What is the ‘scale of entry’ and its implications?

A

The scale of entry refers to the amount of resources a company commits when entering a foreign market.

A large scale entry implies significant resource commitment and rapid entry, which can signal to the market a long-term investment and create barriers for competitors.

16
Q

How can cultural similarity influence market entry decisions?

A

Companies may prefer to enter markets with similar cultures (often signified by language) because it makes the entry process easier and the results more assured, as cultural understanding can affect how business is conducted and products are received.

17
Q

What are the advantages and disadvantages of small-scale market entry?

A

Advantages of small-scale entry include lower risk and the opportunity to learn about a foreign market with less exposure.

However, it may result in missed chances to capture first-mover or early-mover advantages.

Disadvantages include the lack of commitment, which may hinder building market share and establishing a strong presence.

18
Q

Why is it important to consider the implications of large-scale entry into a market?

A

Large-scale entry can affect how actual and potential competitors react, and it may allow a firm to capture first-mover advantages such as

demand preemption,
scale economies,
and switching costs.

It also has implications for strategic flexibility and the risks associated with significant commitments.

19
Q

What is a key consideration for a firm from a developed country when entering a foreign market?

A

The firm must consider the different levels of risk and reward associated with the market entry decision.

20
Q

How does entering a developing nation like China or India on a large scale impact a foreign firm?

A

It is associated with high levels of risk due to the liability of being foreign and the absence of prior foreign entrants’ experience to guide them, but it also presents potential long-term rewards.

21
Q

What are the risks and rewards associated with entering a large developing nation like China or India before other international businesses?

A

High levels of risk are associated with being an early large-scale entrant due to the liability of being foreign and the absence of prior foreign entrants as a guide.
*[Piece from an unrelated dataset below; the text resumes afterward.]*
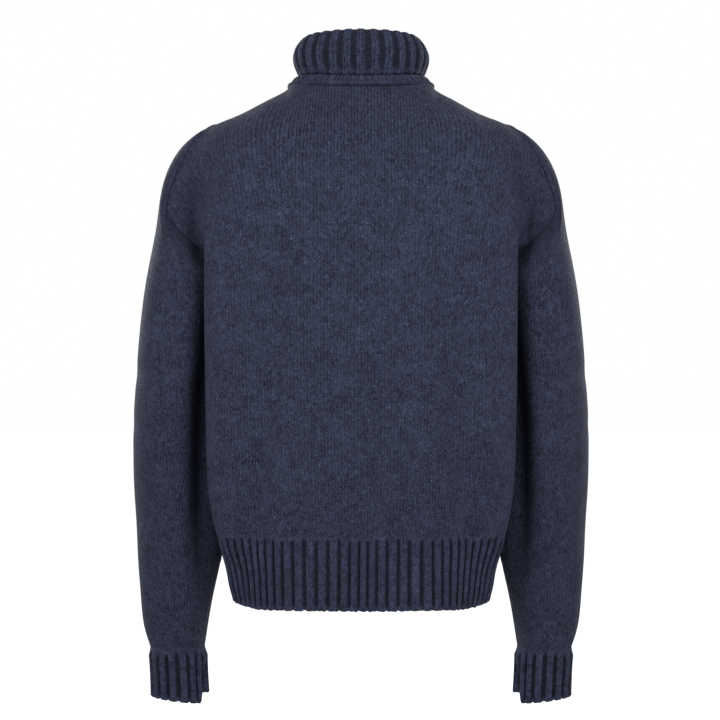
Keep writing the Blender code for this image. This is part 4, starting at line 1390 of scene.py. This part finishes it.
@dataclass
class Cuff:
    """A ribbed cuff whose seam is left open in a vent at its lower end."""

    side: Side
    ribs: int = 18
    columns_per_rib: int = 18
    rows: int = 34
    vent_back: tuple[float, float] = (172.0, -32.0)   # degrees at the top, and the change
    vent_front: tuple[float, float] = (177.0, 7.0)    # to the lower edge
    swell: float = 0.014             # this and the next three as on the hem
    notch: float = 0.009
    spread: float = 0.004
    edge_open: float = 0.5
    scallop: float = 0.0006          # how much lower the ribs end than the grooves
    scallop_height: float = 0.02
    step: float = 0.0095             # how much higher the front edge hangs beside the vent
    step_turn: float = 48.0          # degrees over which it comes down again
    lap: float = 0.0045              # how far the back edge stands out over the front one
    lap_turn: float = 26.0           # degrees over which it lies down again
    lap_by: float = 0.3              # share of the cuff's length over which it begins
    flat: tuple[float, float] = (0.225, 0.062)
    stitch: RibStitch = RibStitch(rise=0.0042, groove=0.40, slope=0.20, wales=3,
                                  jitter=0.14, stagger=0.004, seed=33)

    def build(self, form: WornForm, finish: bpy.types.Material) -> bpy.types.Object:
        """Runs the ribs down the tilted wrist rings; the vent's two edges cut them."""
        shares = np.linspace(0.0, 1.0, self.rows)
        place = np.linspace(0.0, 1.0, self.ribs * self.columns_per_rib + 1)
        start = self.vent_front[0] + self.vent_front[1] * shares
        end = 360.0 + self.vent_back[0] + self.vent_back[1] * shares
        turn = start[:, None] + place[None, :] * (end - start)[:, None]
        shape = form.pressed(rings(CUFF_RINGS, np.radians(turn), shares))
        shape[0, :, 2] = CUFF_TOP - SEAM_GAP / 2
        normals = level(grid_normals(shape, -1.0))

        from_top = run_length(shape, 0)
        from_edge = from_top[-1:] - from_top
        round_place = (turn - start[0]) / (end[0] - start[0])
        away, late = self.stitch.phase(self.ribs, round_place, shape[..., 2])
        at_edge = self.edge_open + (1 - self.edge_open) * ease(0.0, self.spread, from_edge)
        opened = ease(0.0, self.notch, from_top - late) * at_edge
        raised = self.stitch.raised(away, opened)
        outer, inner = self.stitch.wall(shape, normals, raised, ease(0.0, self.swell, from_top))
        lap = self.lap * np.exp(-((end[:, None] - turn) / self.lap_turn) ** 2)
        lap = lap * ease(0.0, self.lap_by, shares)[:, None]
        lap = lap[..., None] * np.array((0.0, 1.0, 0.0))
        outer, inner = outer + lap, inner + lap
        lower = shares[:, None] ** 2
        lift = self.step * lower * np.exp(-((turn - start[:, None]) / self.step_turn) ** 2)
        lift = lift - (1 - ease(0.0, self.scallop_height, from_edge)) * self.scallop * raised
        outer[..., 2] += lift
        inner[..., 2] += lift
        turned = np.array((self.side.value, 1.0, 1.0))
        along = self.stitch.along_cloth(round_place, self.ribs)
        shell = Shell(outer[::-1] * turned, inner[::-1] * turned, along[::-1],
                      from_edge[::-1], raised[::-1], lower_roll=1.0)
        piece = hang("cuff_" + self.side.name.lower(), shell, finish)
        return piece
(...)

However, potential long-term rewards include capturing significant first-mover advantages.

22
Q

How does market entry differ between developed nations like Australia or Canada and large developing nations?

A

Entering developed nations involves lower levels of risk and smaller potential long-term rewards because the firm is forgoing the opportunity to capture significant first-mover advantages and the small-scale entry may limit future growth potential.

23
Q

According to Christopher Bartlett and Sumantra Ghoshal, how can late entrants from developing nations succeed in foreign markets?

A

Late entrants can succeed by benchmarking their operations against competing foreign multinationals and differentiating their product offerings, targeting market niches that multinationals ignore or serve ineffectively.

24
Q

What is Jollibee, and how did it become a success story in the Philippines?

A

Jollibee is one of the Philippines’ most successful food corporations. It differentiated its product offering from McDonald’s by localizing its menu to Philippine tastes and adopted operational systems to improve quality, cost, and service, which helped it maintain a leadership position.

25
Q

What strategy did Jollibee use for its international expansion?

A

Jollibee’s international expansion involved localizing the menu to match local tastes and focusing on markets with a large Filipino expatriate population. This approach helped differentiate Jollibee from McDonald’s and allowed it to enter and succeed in foreign markets.

26
Q

How has Jollibee performed in the U.S. market, and what is its future outlook?

A

ollibee has performed well in the U.S., with plans to expand further. Initially targeting the Filipino community, its customer base is now diversifying, suggesting a bright future as a niche player in a market dominated by U.S. multinationals.